Wie lange ist ein Passwort sicher? Sollte ich es regelmäßig ändern? Da hat das BSI wohl in letzter Zeit seinen Standpunkt geändert. Grundsätzlich ist ein Passwort sicher, und braucht folglich nicht geändert werden, solange es nicht kompromittiert ist. Nur, woher weiß ich das? Für öffentliche Dienste, die ein Privatanwender wohl hauptsächlich nutzen wird, gibt https://haveibeenpwned.com/ Aufschluss über bekannte Sicherheitsvorfälle, und welche Emails und seit einiger Zeit auch Telefonnummern davon betroffen waren. Die Liste anzuschauen ist scary und lehrreich zugleich, und zeigt vor allem auch die Bedeutung des “für jeden Dienst ein anderes” Prinzips. Selbst wenn ein Dienst nach einem massiven Sicherheitsvorfall alle Accounts für ungültig erklärt und eine Prozedur zur Reaktivierung aufsetzt, ändert das nichts daran, dass Angreifer auch versuchen werden, ob diese Accounts nicht noch bei anderen gängigen Diensten funktionieren, besonders, wenn man damit Geld machen kann, also ebay oder amazon, wo man Waren dann an abweichende Adressen schicken kann oder Bestellungen bei einem selbst gemachten Händleraccount vornimmt, und die Zahlungen vereinnahmt ohne dass je Ware bewegt wird.
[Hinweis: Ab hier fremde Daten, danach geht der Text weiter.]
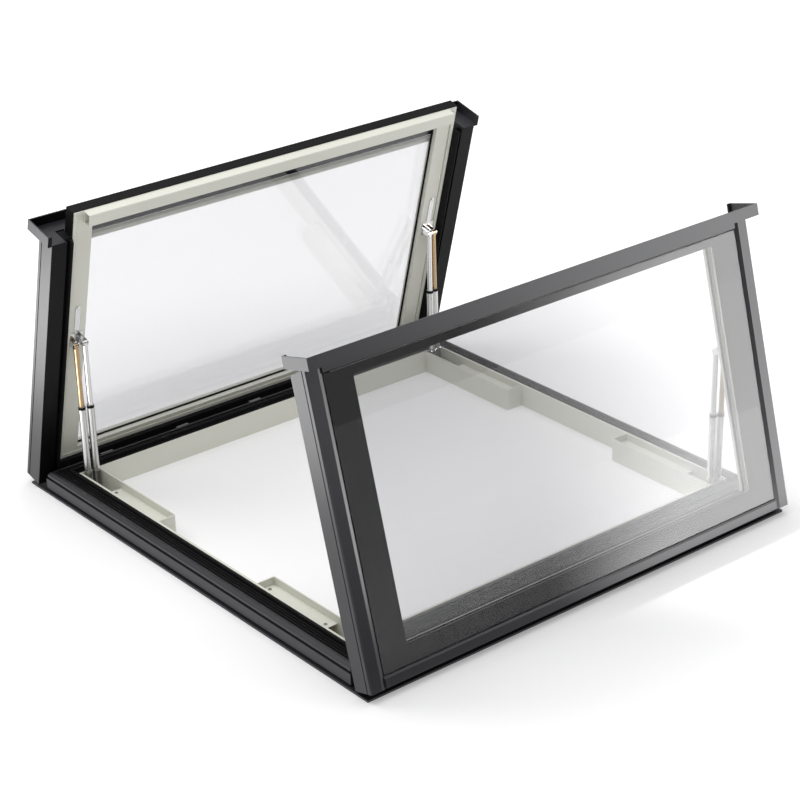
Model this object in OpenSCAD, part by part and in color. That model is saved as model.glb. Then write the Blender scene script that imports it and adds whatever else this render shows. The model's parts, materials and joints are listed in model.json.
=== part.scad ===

Daneben kann es mir auch selber passieren, dass ich ein Passwort kompromittiere, indem ich es versehentlich ins falsche Fenster oder ins falsche Eingabefeld eingebe. Grundsätzlich muss ich es dann als kompromittiert ansehen und sollte es ändern. Was auch mir im Unternehmensumfeld hin und wieder passiert, ist, dass ich ein Passwort aus Versehen ins Loginfeld eingebe. Gerade wenn in dem Unternehmen viele Dienste oder Vorgänge ein Login erfordern, und bei manchen nur das Passwort, bei anderen Login und Passwort eingegeben werden muss, da kann man schon mal durcheinanderkommen. Nun muss man wissen, dass aus Sicherheitsgründen Passworteingaben auch bei Authentisierungsfehlern nie geloggt werden (sollten), weil sie sich oft nur geringfügig von gültigen Passwörtern unterscheiden. Andererseits werden Logins eigentlich immer geloggt, weil man so verdächtige Muster eines möglichen Angriffs erkennt, oder die Fehlersuche erleichtert (bei Betriebssystemen in der Regel in einem besonders gesicherten “Security Log”, aber innerhalb einer Webanwendung - kommt drauf an). Und typischerweise folgt ja bald nach dem Vertipper das Login mit der richtigen Kennung, so dass im Log Passwort und User dicht nacheinandersteht. Oder worst case, wenn ich zwischen username und passwort den Tab nicht richtig gedrückt habe, und beides im Loginfeld gelandet ist, schon ganz praktisch direkt beieinander.

Das waren jetzt mal ein paar Gedanken von mir zum Thema.